In late 2023, the Committee to Unleash Prosperity (CtUP) commissioned pollster Scott Rasmussen (now of RMG Research, not the eponymous polling and media company Rasmussen Reports, which he founded and since has departed) to investigate America’s elite class. The CtUP-commissioned polling defined the “American Elite” as individuals “having at least one postgraduate degree, earning at least $150,000 annually, and living in high-population density areas (more than 10,000 people per square mile in their zip code).” In practice, the last criterion roughly corresponds to residence in dense urban areas around New York City; San Francisco; Boston; Miami; Chicago; Philadelphia; Washington, DC; and Providence, Rhode Island—all of which have population densities above 10,000 per square mile for their central cities—as well as some high-density areas of other metropolitan areas.

These criteria are notable for a couple of reasons. First, the annual-income cutoff at $150,000 is high but not exceptionally high. A household making that amount is outside the top 10 percent of U.S. households by household income, and in the metropolitan areas likely to satisfy the 10,000 people per square mile criterion that amount of money does not go exceptionally far because of the higher cost of living. Second, both postgraduate education and living in a major, dense urban city both select for Democratic allegiance by a wide margin. Of the core cities that meet the threshold, only Miami is in a state carried by Donald Trump in 2020. Except for Staten Island (Richmond County, New York), none of the cities are in a county carried by Trump in either 2016 or 2020. And only Miami has a Republican mayor. Even within red states, dense urban metropoles tend to be the most Democratic-aligned parts of the state, with the glaring exception of (again) Miami, Florida.

As a result, Scott Rasmussen and CtUP have surveyed a very specific population highly predisposed to hard progressivism. But this is still an important population, despite its relatively small size (approximately 1 percent of the population). As CRC argued when we conducted our survey of SuperZIP political giving back in 2016–2017, the “rich folks in the Big Four [culturally and politically influential cities of New York, San Fransico, Los Angeles, and Washington, DC] make decisions that affect every American.”

So, what decisions might these elites make? Horrifying ones, if the CtUP polling is to be believed. The elites claimed to favor “the strict rationing of gas, meat, and electricity” in the name of fighting climate change by a margin of 77 percent to 22 percent, with the Ivy League/elite-private university educated subset favoring rationing by a margin of 89 to 10. For comparison, a representative sample of registered voters opposed such rationing 63 percent to 28 percent.
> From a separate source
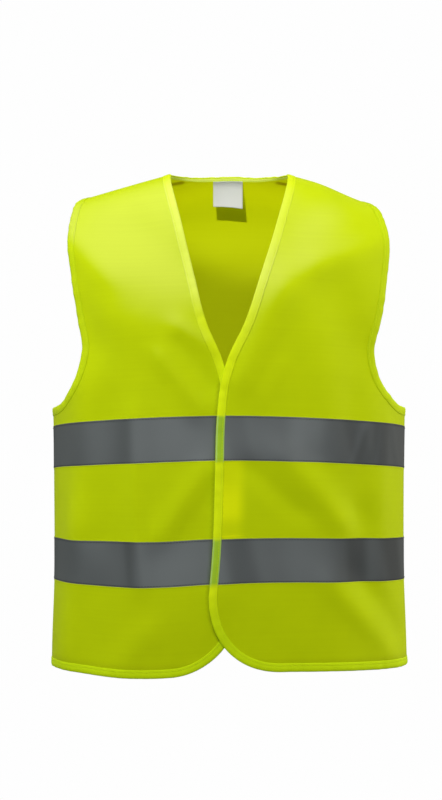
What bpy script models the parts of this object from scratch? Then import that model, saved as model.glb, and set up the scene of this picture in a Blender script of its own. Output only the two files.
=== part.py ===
"""A sleeveless safety vest, closed at the front and filled out with nobody in it.

The vest is cut flat. A point of the cut is given by how far it lies across from the middle of the front or
back and how far up from the hem. drape() bends the cut round a hollow figure and FOLDS push it in and out.
Whatever is sewn on is made from the points of the panel under it, moved out along the cloth's normals.

Metres, +Z up. The front faces -Y and the wearer's left is at +X. The origin lies midway between the shoulders,
level with the points where the neck edge meets the shoulder seams.
"""

import math

import bpy
import numpy as np
from mathutils import Vector
from mathutils.geometry import delaunay_2d_cdt

# The cut. The half width runs from the middle of the front or back to the side seam.
HALF_WIDTH = 0.280
CHEST_UP = 0.400  # above the hem: from here the cloth bends back to the shoulders
NECK_ACROSS = 0.072
SHOULDER_ACROSS = 0.180

# Cloth, gaps and what is sewn on.
PANEL_WALL = 0.0012
TRIM_WALL = 0.0010
GAP = 0.0003  # between pieces that lie on each other
SEAM_GAP = 0.0006  # between panels, and between what ends on them, at a seam
TRIM_LIFT = PANEL_WALL / 2 + GAP + TRIM_WALL / 2  # from the panel's middle to the middle of what lies on it
BINDING_WIDTH = 0.009
BINDING_BEYOND = GAP + TRIM_WALL / 2  # the binding's fold lies this far past the panel's edge
BAND_WIDTH = 0.050
LOWER_BAND_UP = 0.100
UPPER_BAND_UP = 0.237
HOOK_WIDTH = 0.020
LOOP_WIDTH = 0.012  # narrow enough to hide under the front that laps over it
CLOSURE_UP = 0.155
LABEL_ACROSS = (-0.018, 0.020)
LABEL_DROP = (0.033, 0.030)  # at the label's two sides, in the order of LABEL_ACROSS
LABEL_LIFT = TRIM_LIFT + GAP

# How far apart points lie: along edges and bands, and over the open cloth. Nearer than SAME is one point.
EDGE_STEP = 0.016
CLOTH_STEP = 0.022
SEAM_STEP = 0.006  # the least step along a shoulder seam, beside a binding
SPARE_STEP = 0.2  # a stretch this share of a step too long is not divided again
SAME = 1e-5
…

Similar margins of elites favor banning gas stoves (69 percent) and internal-combustion cars (72 percent), with smaller elite majorities favoring bans on sport-utility vehicles (58 percent), private air conditioning (53 percent), and nonessential air travel (55 percent). CtUP and Rasmussen note further, “More than two-thirds of the Ivy Elite school college grads would ban each of these. For the average American, less than one in four of these voters favor any of these bans.”

Now, when dealing with the highly problematic discipline of issue polling, it is possible that these respondents are not accurately reflecting their views. We have very good reason to believe that, in this case: Namely, the claimed political preferences of the elites explicitly contradict their actual lives.

In 2023, the Pew Research Center polled Americans on their international traveling habits, and classified the roughly one-fourth of Americans who had traveled to five or more countries as “globe-trotters.” While Pew did not stack the demographics into one omnibus classification like Scott Rasmussen and CtUP did, Pew found that 59 percent of postgraduate respondents qualified as “globe-trotters,” with only 4 percent having said they had never traveled outside the United States. Upper-income respondents were even more likely than postgraduates to qualify as “globe-trotters” than postgraduates, with over two-thirds claiming to have more than five countries on their list and only 3 percent having never left America. (There was less division by urban/suburban/rural residence, and interestingly no statistically significant division by political party.)

So either a fair number of America’s high-income, postgraduate-educated elites are enlisting as ratings on 100-gun ships of the line, or they are not telling the truth about either their travel habits or their preferences for restricting the means of travel. One also suspects precious few elites do not have air conditioning in their residences: According to the Energy Information Administration of the U.S. federal government, adoption of air conditioning in U.S. homes is almost universal at 88 percent. Maybe some of the San Franciscans and Seattleites do not, but that would come only because of their mild marine climate, which has reduced adoption of air conditioning in the Pacific Coast region; the New Yorkers, Washingtonians, and Miamians almost assuredly do.

Even if there is rampant preference falsification among the elite respondents to the CtUP polling, it is alarming that elites would even claim to hold these radical views as signaling. It suggests that the circles that elites are living in select for left-wing radicalism. This is gravely concerning given that CtUP-defined elites exert great influence over campaign contributions; the ideological alignment of Big Institutions like philanthropic foundations, labor unions, corporate HR departments, and media outlets; and the tone of political discussions in public forums. (CtUP’s polling has found that the elites are more likely to discuss politics publicly than non-elites.)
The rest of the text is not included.